September 18, 2010

Deciphering the Past

A professor in the Department of English Language and Literature, Sukeshi Kamra’s research interests are diverse and she enjoys studying topics that no other researcher has looked into before. One such example is her current project that focuses on communication materials in India that were used by the public to promote nationalism in the early 20thcentury.

This project develops out of a previous one, when she encountered literature that the British government had banned in India between 1907 and the 1940s. The list includes posters, pamphlets and articles of clothing on which people had printed slogans.

“The British government tried to arrest communication between Indians,” says Kamra. “This material can be found in 18 different languages, and is housed at libraries in Chicago, Delhi and London.”

By examining these materials, Kamra is trying to trace how a subjugated people deftly turned discourse into the ground of challenge to colonial authority.

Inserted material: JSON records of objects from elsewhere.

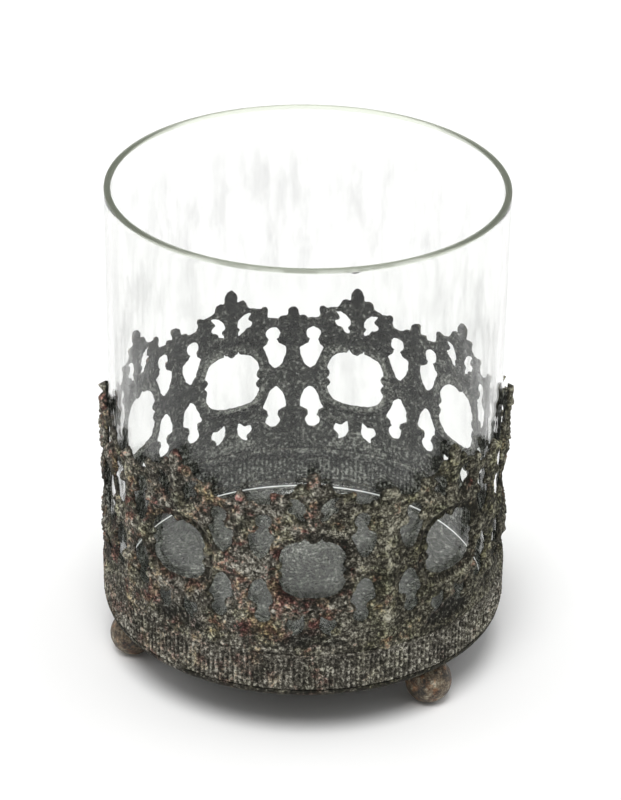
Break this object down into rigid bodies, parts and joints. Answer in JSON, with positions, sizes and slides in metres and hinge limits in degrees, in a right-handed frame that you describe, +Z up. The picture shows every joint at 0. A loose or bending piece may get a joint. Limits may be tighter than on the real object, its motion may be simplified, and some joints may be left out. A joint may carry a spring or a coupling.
{
  "type": "pillar candle holder",
  "caption": "Loose clear glass cylinder for a pillar candle, standing in a rusty openwork metal cup with a crown edge, ribbed foot band and ball feet.",
  "frame": {"origin": "on the cup's axis, in the plane that the ball feet stand on", "axes": "+Z up along the glass's axis; -Y is the front, with one oval of the lace almost straight ahead; +X is to the right seen from the front"},
  "size_m": [0.1252, 0.1252, 0.1554],
  "materials": {
    "glass": "clear, smooth, polished rim",
    "patina": "gritty dark paint, dry-brushed cream, rust and moss green",
    "pan_paint": "matt grainy grey-green paint",
    "ball": "brown rust wash over metal, half matt",
    "weld": "dark painted weld"
  },
  "bodies": {
    "base": {"lace_band": "patina", "ribbed_band": "patina", "base_pan": "pan_paint", "ball_foot_1": "ball", "ball_foot_2": "ball", "ball_foot_3": "ball", "foot_weld_1": "weld", "foot_weld_2": "weld", "foot_weld_3": "weld"},
    "glass": {"glass_cylinder": "glass"}
  },
  "joints": [
    {"name": "glass_lift", "type": "slide", "parent": "base", "child": "glass", "axis": [0, 0, 1], "range_m": [0, 0.12]}
  ]
}
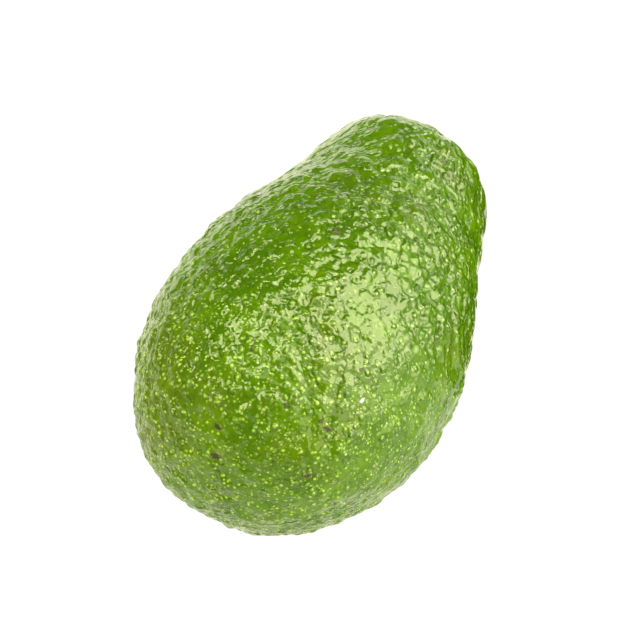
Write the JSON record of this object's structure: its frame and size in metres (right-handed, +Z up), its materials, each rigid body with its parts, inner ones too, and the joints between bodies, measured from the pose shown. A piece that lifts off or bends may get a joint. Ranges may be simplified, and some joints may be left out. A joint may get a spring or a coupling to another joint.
{
  "type": "avocado",
  "caption": "Whole green avocado lying on its side: a full belly, a straight tapering neck, pebbled glossy skin with pale dots, and a woody stem button in its cavity.",
  "frame": {"origin": "middle of the bounding box, on the surface that the fruit rests on", "axes": "+Z up, +X along the fruit from the blossom end towards the stem end, seen from above"},
  "size_m": [0.1083, 0.0678, 0.0688],
  "materials": {
    "skin": "glossy, waxy fresh green skin with paler yellow-green dots and small brown corky scars",
    "stem_wood": "dry, matt brown bark with a paler, rough cut end"
  },
  "bodies": {
    "root": {"fruit": "skin", "stem_button": "stem_wood"}
  },
  "joints": []
}
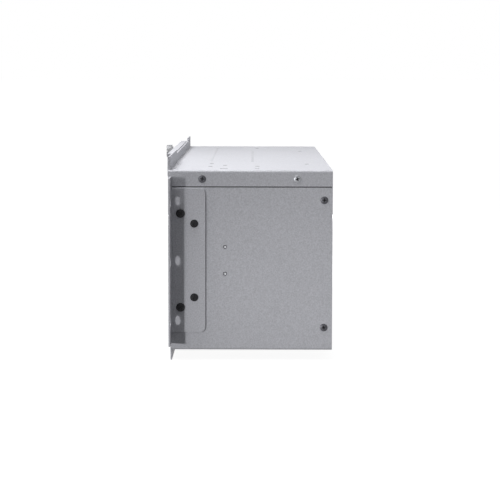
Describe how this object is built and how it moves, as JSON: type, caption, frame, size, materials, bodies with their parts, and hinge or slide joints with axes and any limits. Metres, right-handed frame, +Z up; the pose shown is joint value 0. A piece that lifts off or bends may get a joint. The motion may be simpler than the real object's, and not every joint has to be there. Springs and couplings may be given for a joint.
{
  "type": "media converter chassis",
  "caption": "Shallow sheet-steel rack chassis with front bays for upright converters, rack ears, a lock bar, rear fans and slide-out power modules.",
  "frame": {"origin": "centre of the rack slot pattern, on the rear face of the rack ears", "axes": "X across the front, Y from the front to the rear, Z up"},
  "size_m": [0.4826, 0.1398, 0.152],
  "materials": {
    "painted_steel": "light grey fine-textured powder coat",
    "plated_steel": "zinc-plated steel, satin",
    "black_screw": "black oxide",
    "dark_screw": "dark nickel",
    "brass": "turned brass",
    "black_plastic": "moulded, matt",
    "cream_plastic": "moulded nylon, natural",
    "red_plastic": "moulded, satin",
    "lamp_plastic": "diffused lamp resin",
    "green_board": "glass-epoxy board with solder mask",
    "wire_jacket": "wire insulation"
  },
  "bodies": {
    "chassis": {"base_pan": "painted_steel", "lid": "painted_steel", "front_frame": "painted_steel", "rear_panel": "painted_steel", "rack_ear_left": "painted_steel", "rack_ear_right": "painted_steel", "ear_screws": "black_screw", "lid_screws": "dark_screw", "rear_corner_screws": "dark_screw", "side_rivets": "plated_steel", "side_brackets": "plated_steel", "lower_guide_tray": "painted_steel", "upper_guide_tray": "painted_steel", "tray_screws": "plated_steel", "backplane_board": "green_board", "bay_plug_blocks": "black_plastic", "bay_plugs": "plated_steel", "backplane_standoffs": "brass", "backplane_screws": "plated_steel", "power_board": "green_board", "power_board_spacers": "plated_steel", "power_sockets": "cream_plastic", "cable_headers": "cream_plastic", "power_wires": "wire_jacket", "status_lamps": "lamp_plastic", "fan_frames": "black_plastic", "fan_guards": "plated_steel", "fan_screws": "dark_screw", "ground_screw": "brass", "psu_rails": "plated_steel"},
    "lock_bar": {"lock_bar": "painted_steel"},
    "lock_thumbscrew": {"lock_thumbscrew": "plated_steel"},
    "fan_rotor_1": {"fan_rotor_1": "black_plastic"},
    "fan_rotor_2": {"fan_rotor_2": "black_plastic"},
    "fan_rotor_3": {"fan_rotor_3": "black_plastic"},
    "psu_1": {"psu_1_case": "plated_steel", "psu_1_cover": "plated_steel", "psu_1_board": "green_board", "psu_1_parts": "black_plastic", "psu_1_connector": "cream_plastic", "psu_1_inlet": "black_plastic", "psu_1_switch_housing": "black_plastic", "psu_1_lamp": "lamp_plastic"},
    "psu_1_rocker": {"psu_1_rocker": "red_plastic"},
    "psu_1_bail": {"psu_1_bail": "plated_steel"},
    "psu_1_screw_left": {"psu_1_screw_left": "plated_steel"},
    "psu_1_screw_right": {"psu_1_screw_right": "plated_steel"},
    "psu_2": {"psu_2_case": "plated_steel", "psu_2_cover": "plated_steel", "psu_2_board": "green_board", "psu_2_parts": "black_plastic", "psu_2_connector": "cream_plastic", "psu_2_inlet": "black_plastic", "psu_2_switch_housing": "black_plastic", "psu_2_lamp": "lamp_plastic"},
    "psu_2_rocker": {"psu_2_rocker": "red_plastic"},
    "psu_2_bail": {"psu_2_bail": "plated_steel"},
    "psu_2_screw_left": {"psu_2_screw_left": "plated_steel"},
    "psu_2_screw_right": {"psu_2_screw_right": "plated_steel"}
  },
  "joints": [
    {"name": "lock_bar_pull", "type": "slide", "parent": "chassis", "child": "lock_bar", "axis": [0, -1, 0], "range_m": [0, 0.02]},
    {"name": "lock_thumbscrew_turn", "type": "hinge", "parent": "lock_bar", "child": "lock_thumbscrew", "pos_m": [0, -0.0103, 0.07168], "axis": [0, 1, 0], "continuous": true},
    {"name": "fan_1_spin", "type": "hinge", "parent": "chassis", "child": "fan_rotor_1", "pos_m": [-0.12, 0.1135, 0.039], "axis": [0, 1, 0], "continuous": true},
    {"name": "fan_2_spin", "type": "hinge", "parent": "chassis", "child": "fan_rotor_2", "pos_m": [-0.028, 0.1135, 0.039], "axis": [0, 1, 0], "continuous": true},
    {"name": "fan_3_spin", "type": "hinge", "parent": "chassis", "child": "fan_rotor_3", "pos_m": [0.064, 0.1135, 0.039], "axis": [0, 1, 0], "continuous": true},
    {"name": "psu_1_slide", "type": "slide", "parent": "chassis", "child": "psu_1", "axis": [0, 1, 0], "range_m": [0, 0.11]},
    {"name": "psu_1_rocker_tip", "type": "hinge", "parent": "psu_1", "child": "psu_1_rocker", "pos_m": [-0.15786, 0.1217, -0.041], "axis": [1, 0, 0], "range_deg": [-20, 0]},
    {"name": "psu_1_bail_swing", "type": "hinge", "parent": "psu_1", "child": "psu_1_bail", "pos_m": [-0.166, 0.1232, -0.024], "axis": [1, 0, 0], "range_deg": [0, 90]},
    {"name": "psu_1_screw_left_turn", "type": "hinge", "parent": "psu_1", "child": "psu_1_screw_left", "pos_m": [-0.213, 0.1237, -0.041], "axis": [0, 1, 0], "continuous": true},
    {"name": "psu_1_screw_right_turn", "type": "hinge", "parent": "psu_1", "child": "psu_1_screw_right", "pos_m": [-0.119, 0.1237, -0.041], "axis": [0, 1, 0], "continuous": true},
    {"name": "psu_2_slide", "type": "slide", "parent": "chassis", "child": "psu_2", "axis": [0, 1, 0], "range_m": [0, 0.11]},
    {"name": "psu_2_rocker_tip", "type": "hinge", "parent": "psu_2", "child": "psu_2_rocker", "pos_m": [-0.05186, 0.1217, -0.041], "axis": [1, 0, 0], "range_deg": [-20, 0]},
    {"name": "psu_2_bail_swing", "type": "hinge", "parent": "psu_2", "child": "psu_2_bail", "pos_m": [-0.06, 0.1232, -0.024], "axis": [1, 0, 0], "range_deg": [0, 90]},
    {"name": "psu_2_screw_left_turn", "type": "hinge", "parent": "psu_2", "child": "psu_2_screw_left", "pos_m": [-0.107, 0.1237, -0.041], "axis": [0, 1, 0], "continuous": true},
    {"name": "psu_2_screw_right_turn", "type": "hinge", "parent": "psu_2", "child": "psu_2_screw_right", "pos_m": [-0.013, 0.1237, -0.041], "axis": [0, 1, 0], "continuous": true}
  ]
}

“Government drew heavily on law to do its policing,” she says. “Yet, every time a law was amended or a new law added, the public found a new way to circumvent it. For example, when the public started to print nationalist poetry on cloth, the government responded with a new definition of (seditious libel) ‘text’.”

So far, Kamra has discovered that people in British India used the periodical press, as early as the 1870s, to produce a counter-history in which the emotional cost of colonization registers. In language that resonates with feelings of loss and mourning, as much as it delivers a devastating critique of colonial rule, Indians began the slow process of building a common cause.

“I am examining hundreds of archives,” she says. “As they say, once you disappear into the archives, you literally do disappear into them!”